In fact, liberal learning is the toughest and most time-consuming part:
- of effective education for work,
- of education to be an effective citizen, and
- of education that enables you to transform yourself.
All three of those goals are important.
But my caution light goes on whenever I hear people who simply advocate higher education for work. Period. Without a liberating education, those employed graduates will only be able to do the job the way others do it. They won't have the ability to question accepted wisdom, to bring others around to their novel point of view, and to change what's done, or how it's done. And they won't be prepared to change jobs or careers (without going back to school for a different form of training).
That was Liu's point: training people for a specific job is not enough to assure a healthy democracy because effective citizens need to question their way past slogans and opinion leaders. It's not enough in a society that values innovation. It's not enough to help someone become (perhaps somewhat to their surprise) into a different person (I entered college at 18 with life-long desire to be an engineer and graduated as someone who looks a lot more like the me of today, not just in career aspirations but in perceptions and capability).

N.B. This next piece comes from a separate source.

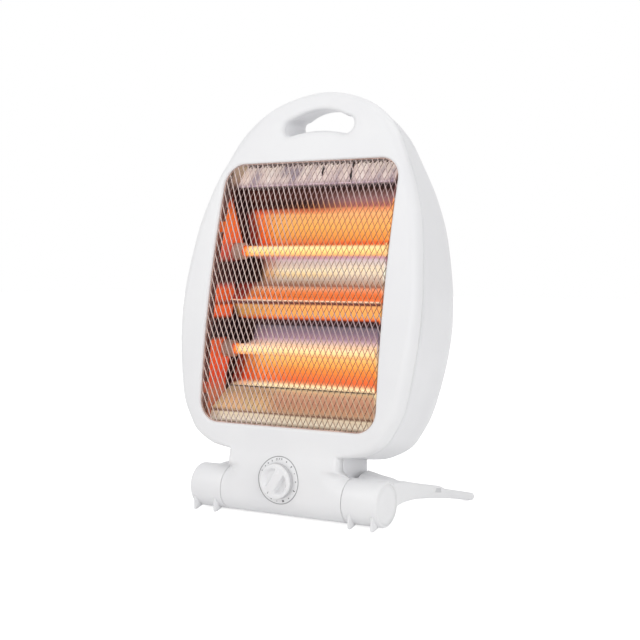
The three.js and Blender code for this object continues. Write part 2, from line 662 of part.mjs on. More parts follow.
// The grip is a bar left between two scoops, turned to point at seven o'clock
const gripTurn = Math.PI / 6;
const gripHalf = 4.4;
const scoopDepth = 3.6;
const scoopReach = 12.4;
const scoopTurn = Math.PI * 0.36; // half the angle of a scoop's round side
let knob = toSolid(rodY(knobRadius, knobFront, knobBack, 0, dialHeight, 32)).subtract(shaftBore);
bothSides((name, side) => {
  const scoop = [];
  for (let i = 0; i <= 6; i += 1) {
    const turn = (i / 3 - 1) * scoopTurn;
    scoop.push([Math.cos(turn) * scoopReach * side, Math.sin(turn) * scoopReach * side]);
  }
  scoop.push([gripHalf * side, Math.sin(scoopTurn) * scoopReach * side],
    [gripHalf * side, -Math.sin(scoopTurn) * scoopReach * side]);
  const cutter = prismY(scoop, knobFront - cutOver, knobFront + scoopDepth);
  knob = knob.subtract(toSolid(cutter.rotateY(gripTurn).translate(0, 0, dialHeight)));
});
add('knob', toGeometry(knob), 'shell');

// Tip-over switch on the neck's floor: bracket, pin, swinging weight and micro switch
const neckFloor = neckBottom + casingWall + fitGap;
const tipPlace = 41;
const tipHalf = 10;
const tipY = 29;
const tipPinHeight = 62;
const tipBase = 1;
const tipFront = 11.2;         // front edge of the bracket's floor
const microDepth = 8;
const pinRadius = 1.2;
const weightRadius = 3.4;
const weightDrop = 12;
const earTop = tipPinHeight + weightRadius;
const bracket = joined(
  box([tipPlace - tipHalf, tipPlace + tipHalf], [tipFront, tipY + weightRadius * 2],
    [neckFloor, neckFloor + tipBase]),
  box([tipPlace - tipHalf, tipPlace - tipHalf + tipBase], [tipY - weightRadius, tipY + weightRadius],
    [neckFloor, earTop]),
  box([tipPlace + tipHalf - tipBase, tipPlace + tipHalf], [tipY - weightRadius, tipY + weightRadius],
    [neckFloor, earTop]))
  .subtract(toSolid(rodX(pinRadius + fitGap, tipPlace - tipHalf - cutOver, tipPlace + tipHalf + cutOver,
    tipY, tipPinHeight, 12)));
add('tip_switch_bracket', toGeometry(bracket), 'steel');
add('tip_switch_pin', rodX(pinRadius, tipPlace - tipHalf - tipBase, tipPlace + tipHalf + tipBase,
  tipY, tipPinHeight, 12), 'steel');
const weightHalf = tipHalf - tipBase - runGap;
const weight = joined(
  rodX(weightRadius, tipPlace - weightHalf, tipPlace + weightHalf, tipY, tipPinHeight, 16),
  box([tipPlace - weightHalf, tipPlace + weightHalf], [tipY - weightRadius / 2, tipY + weightRadius / 2],
    [tipPinHeight - weightDrop, tipPinHeight]),
  box([tipPlace - weightHalf, tipPlace + weightHalf], [tipY - weightRadius, tipY + weightRadius],
    [tipPinHeight - weightDrop - tipBase, tipPinHeight - weightDrop / 2]))
  .subtract(toSolid(rodX(pinRadius + fitGap, tipPlace - tipHalf, tipPlace + tipHalf,
    tipY, tipPinHeight, 12)));
add('tip_switch_weight', toGeometry(weight), 'steel');
const microBase = neckFloor + tipBase + fitGap;
add('micro_switch', box([tipPlace - weightHalf, tipPlace + weightHalf],
  [tipFront + tipBase, tipFront + tipBase + microDepth], [microBase, microBase + weightDrop]), 'dark');

// Mains inlet bush in the neck's back wall, and the terminal block on the neck's floor
const bushBore = 2.6;
const bushFlange = 1.2;
const bushInside = neckBack - casingWall - fitGap;
const bushOutside = neckBack + fitGap;
const bushEdge = inletRadius + bushFlange;
const bushWaist = inletRadius - fitGap;
const bushLathe = [[bushBore, bushInside - bushFlange], [bushEdge, bushInside - bushFlange],
  [bushEdge, bushInside], [bushWaist, bushInside], [bushWaist, bushOutside], [bushEdge, bushOutside],
  [bushEdge, bushOutside + bushFlange], [bushBore, bushOutside + bushFlange],
  [bushBore, bushInside - bushFlange]];
const bush = new THREE.LatheGeometry(bushLathe.map(([r, a]) => new THREE.Vector2(r, a)), 16);
add('cord_inlet', bush.translate(inletPlace, 0, inletHeight), 'dark');
const blockHalf = 10;
const blockBack = 34;
const blockDepth = 12;
const blockHeight = 9;
const blockPlace = 14;
add('terminal_block', box([blockPlace - blockHalf, blockPlace + blockHalf],
  [blockBack - blockDepth, blockBack], [neckFloor, neckFloor + blockHeight]), 'ceramic');
const blockTop = neckFloor + blockHeight + fitGap;
const clampRadius = 2;
const clampHead = 1.2;
bothSides((name, side) => add(`terminal_screw_${name}`, rodZ(clampRadius, blockTop, blockTop + clampHead,
  blockPlace + side * blockHalf / 2, blockBack - blockDepth / 2, 10), 'brass'));

// Wiring held inside: the link between the tubes, and the leads from the tubes and the block to the
// switch. Between its ends a wire's places are shares of the casing's half width, of the rear shell's
// reach and of the casing's height above the neck.
const leadRadius = 1.4;
const leadSides = 6;
const leadStub = 3;            // straight end of a wire at what it joins
const leadPlace = 8;           // the switch's tags beside and above its middle
const leadRise = 4.2;
const linkShares = [[0.8478, 0.3367, 0.5207], [0.8478, 0.2486, 0.3063]];
const upperLeadShares = [[-0.8478, 0.401, 0.5145], [-0.8478, 0.419, 0.3706], [-0.8197, 0.459, 0.2052],
  [-0.6849, 0.44, 0.1011], [-0.3985, 0.2936, 0.0276], [-0.1912, 0.1468, -0.0092], [-0.0717, 0.0642, -0.0337]];
const lowerLeadShares = [[-0.8318, 0.2394, 0.2389], [-0.804, 0.2853, 0.1623], [-0.6534, 0.3303, 0.0827],
  [-0.3825, 0.2018, 0.0123], [-0.1753, 0.0734, -0.0398], [-0.0797, 0.0459, -0.0766]];
const supplyShares = [[0.0638, 0.0734, -0.0429]];
const routed = (shares) => shares.map(([x, y, z]) => [widthAt(x), y * backReach, heightAt(z)]);
const tipX = tubeHalfLength - capSeat + capLength + fitGap * 3 + terminalLength;
const switchBack = switchFront + switchDepth + fitGap * 2;
const tubeEnd = (side, z) => [[tipX * side, tubeY(z), z], [(tipX + leadStub) * side, tubeY(z), z]];
const switchEnd = (side, z) => [
  [leadPlace * side, switchBack + leadStub, z], [leadPlace * side, switchBack, z]];
add('link_wire', wireAlong([...tubeEnd(1, upperTubeHeight), ...routed(linkShares),
  ...tubeEnd(1, lowerTubeHeight).reverse()], leadRadius, leadSides, 16), 'wire');
add('upper_lead', wireAlong([...tubeEnd(-1, upperTubeHeight), ...routed(upperLeadShares),
  ...switchEnd(-1, dialHeight + leadRise)], leadRadius, leadSides, 30), 'wire');
add('lower_lead', wireAlong([...tubeEnd(-1, lowerTubeHeight), ...routed(lowerLeadShares),
  ...switchEnd(-1, dialHeight - leadRise)], leadRadius, leadSides, 26), 'wire');
const supplyStart = [blockPlace - blockHalf / 2, blockBack - blockDepth - fitGap,
  neckFloor + blockHeight / 2];
const supplyNext = [supplyStart[0], supplyStart[1] - leadStub * 2, supplyStart[2]];
add('supply_lead', wireAlong([supplyStart, supplyNext, ...routed(supplyShares),
  ...switchEnd(1, dialHeight + leadRise)], leadRadius, leadSides, 12), 'wire');

// Tilt pivot on each side: a headed axle through the stand's end and the casing's wall, a washer and a nut
const endWall = 3;
const headRadius = 9;
const headThick = 2.4;
const washerThick = 2.4;
const nutThick = 5;
const endStart = middleHalfLength + fitGap / 2;
const wallInner = middleHalfLength - fitGap / 2 - barrelWall;
bothSides((name, side) => {
  const along = (a, b) => span(a * side, b * side);
  const headStart = endStart + endWall + fitGap;
  const tail = wallInner - washerThick - nutThick - fitGap * 4;
  add(`pivot_axle_${name}`, toGeometry(joined(
    rodX(axleRadius, ...along(tail, headStart + fitGap), 0, barrelHeight),
    rodX(headRadius, ...along(headStart, headStart + headThick), 0, barrelHeight))), 'steel');
  const washerEnd = wallInner - fitGap;
  const nutEnd = washerEnd - washerThick - fitGap;
  add(`friction_washer_${name}`, pipeX(headRadius, axleRadius + fitGap,
    ...along(washerEnd - washerThick, washerEnd), 0, barrelHeight), 'dark');
  add(`pivot_nut_${name}`, pipeX(headRadius, (axleRadius + fitGap) / Math.cos(Math.PI / 6),
    ...along(nutEnd - nutThick, nutEnd), 0, barrelHeight, 6), 'steel');
});

// Stand: a barrel end with two thin toes, a cap and a rear leg on each side, and a crossbar
const toeShares = [0.214, 0.857];  // along a barrel end
const toePlaces = toeShares.map((share) => middleHalfLength + share * (barrelHalfLength - middleHalfLength));
const toeThick = 2.2;
const toeFront = 19;
const toeBack = 6;
const toeTop = 12;
const toeFlat = 3;
const capThick = 2.4;
const legInset = 3;            // a leg's root starts this far out on the barrel end
const legRoot = middleHalfLength + legInset;
const legTip = 162;            // behind the tilt axis
// A leg's side view: share of its reach, share of the barrel's radius above the floor
const legShares = [[0.08, 2], [0.148, 1.925], [0.228, 1.75], [0.395, 1.45], [0.586, 1.13], [0.593, 0.99],
  [0.642, 0.9], [0.728, 0.75], [0.926, 0.39], [0.994, 0.23], [1, 0.12], [0.988, 0], [0.926, 0],
  [0.883, 0.13], [0.691, 0.46], [0.525, 0.66], [0.346, 0.83], [0.21, 0.85], [0.111, 0.65]];
// A leg's plan: share of the way from its root to the stand's end face, share of its reach
const legPlanShares = [[0, 0], [1, 0], [1, 1.01], [0.716, 1.01], [0.594, 0.432], [0.406, 0.296], [0, 0.222]];
const crossFront = 26;
const crossBack = 34;
const crossBottom = 12;
const crossTop = 24;
bothSides((name, side) => {
  const along = (a, b) => span(a * side, b * side);
  const tube = toSolid(pipeX(barrelRadius, barrelRadius - barrelWall, ...along(endStart, barrelHalfLength),
    0, barrelHeight));
  let end = tube.add(toSolid(pipeX(barrelRadius - barrelWall / 2, axleRadius + fitGap,
    ...along(endStart, endStart + endWall), 0, barrelHeight)));
  for (const place of toePlaces) {
    const toe = [[-toeFront, toeTop], [-toeFront, 0], [toeFlat - toeFront, 0], [-toeBack, barrelWall],
      [-toeBack, toeTop]];
    const outer = toSolid(prismX(toe, ...along(place - toeThick / 2, place + toeThick / 2)));
    end = end.add(outer.subtract(toSolid(rodX(barrelRadius - barrelWall / 2, -barrelHalfLength,
      barrelHalfLength, 0, barrelHeight))));
  }
  add(`stand_end_${name}`, toGeometry(end), 'shell');
  add(`stand_cap_${name}`, rodX(barrelRadius - barrelWall - fitGap,
    ...along(barrelHalfLength - capThick, barrelHalfLength), 0, barrelHeight), 'shell');
  const profile = legShares.map(([out, up]) => [out * legTip, up * barrelRadius]).reverse();
  const plan = legPlanShares.map(([over, out]) => [
    (legRoot + over * (barrelHalfLength - legRoot)) * side, out * legTip]);
  const leg = toSolid(prismX(profile, ...along(legRoot, barrelHalfLength)))
    .intersect(toSolid(prismZ(side > 0 ? plan : plan.reverse(), -cutOver, barrelHeight * 3)))
    .subtract(toSolid(rodX(barrelRadius + fitGap, -barrelHalfLength - cutOver, barrelHalfLength + cutOver,
      0, barrelHeight)));
  add(`leg_${name}`, toGeometry(leg), 'shell');
});
const crossHalf = legRoot - fitGap;
add('stand_crossbar', box([-crossHalf, crossHalf], [crossFront, crossBack], [crossBottom, crossTop]),
  'shell');

// Screws of the casing, sunk in the rear shell
screwPlaces.forEach(([x, z], i) => {
  const seat = backY(z) - sinkDepth + fitGap;
  add(`casing_screw_${i + 1}`, rodY(screwRadius, seat, seat + screwHead, x, z, 12), 'steel');
});

// The origin goes to the floor under the middle of the whole part
heater.position.y = -(knobFront + legTip) / 2;
export default heater;
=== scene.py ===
import math

import bmesh
import bpy
import numpy as np
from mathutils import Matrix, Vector
from mathutils.geometry import delaunay_2d_cdt


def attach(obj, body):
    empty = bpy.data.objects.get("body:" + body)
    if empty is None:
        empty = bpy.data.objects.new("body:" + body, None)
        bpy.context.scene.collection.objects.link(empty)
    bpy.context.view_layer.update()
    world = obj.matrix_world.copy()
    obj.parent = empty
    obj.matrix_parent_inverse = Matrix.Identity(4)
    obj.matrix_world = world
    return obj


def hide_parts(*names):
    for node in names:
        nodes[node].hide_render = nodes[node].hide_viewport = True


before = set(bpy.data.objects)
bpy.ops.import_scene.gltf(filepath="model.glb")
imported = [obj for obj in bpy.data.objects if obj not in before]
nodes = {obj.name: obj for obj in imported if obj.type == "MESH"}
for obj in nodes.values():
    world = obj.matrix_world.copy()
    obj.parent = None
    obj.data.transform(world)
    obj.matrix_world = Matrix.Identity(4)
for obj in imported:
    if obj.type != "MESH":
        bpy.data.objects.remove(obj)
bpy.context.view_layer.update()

# Sizes are millimetres with Y = 0 on the tilt axis, as in the part's source. metres() gives the frame's place
axisShift = -67.4
casing = {
    "halfWidth": 125.5, "foot": 59.0, "top": 385.5, "wall": 2.2, "edge": 9.0,
    "faceFoot": 12.2, "faceTurn": 26.0, "faceLean": 71.0, "faceLead": 3.0,
    "backReach": 109.0, "backTurn": 220.0, "backLean": 30.4, "backLeanLow": 44.6,
    "parting": 0.12, "crease": 0.49, "creaseInset": 2.5, "backRound": 34.0,
    # Half the outline as (share of the height, share of half the width)
    "outline": [(0, .458), (.0052, .6135), (.015, .685), (.0404, .791), (.081, .862), (.1228, .915),
                (.2, .957), (.32, .995), (.42, 1), (.554, .966), (.642, .928), (.73, .857), (.817, .752),
                (.88, .663), (.94, .506), (.98, .296), (1, 0)],
    "drawLean": 0.175,
}
window = {"half": 93.3, "bottom": 82.0, "top": 320.6, "corner": 20.0, "lip": 2.4}
hole = {"half": 38.0, "bottom": 349.0, "top": 369.0, "drop": 8.0, "sag": 4.0, "rim": 5.0}
neck = {"half": 57.5, "flare": 63.85, "bottom": 42.0, "back": 40.0, "blend": 69.0, "edge": 4.0, "corner": 3.0}
barrel = {"radius": 20.0, "height": 21.2, "middle": 63.85}
tube = {"depth": 27.0, "radius": 5.0, "upper": 239.0, "lower": 147.5, "half": 84.0}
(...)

Liberal learning ought to be the toughest and most valuable feature of education for jobs and professions. It needs to be the toughest and most valuable part of learning to be an effective citizen. And it is certainly the toughest and most valuable part of a college education whose graduates habitually question their own comfortable beliefs and perceptions.
Perhaps the most important challenge to champions of higher education is to figure out more affordable ways of strengthening the heart of liberal learning.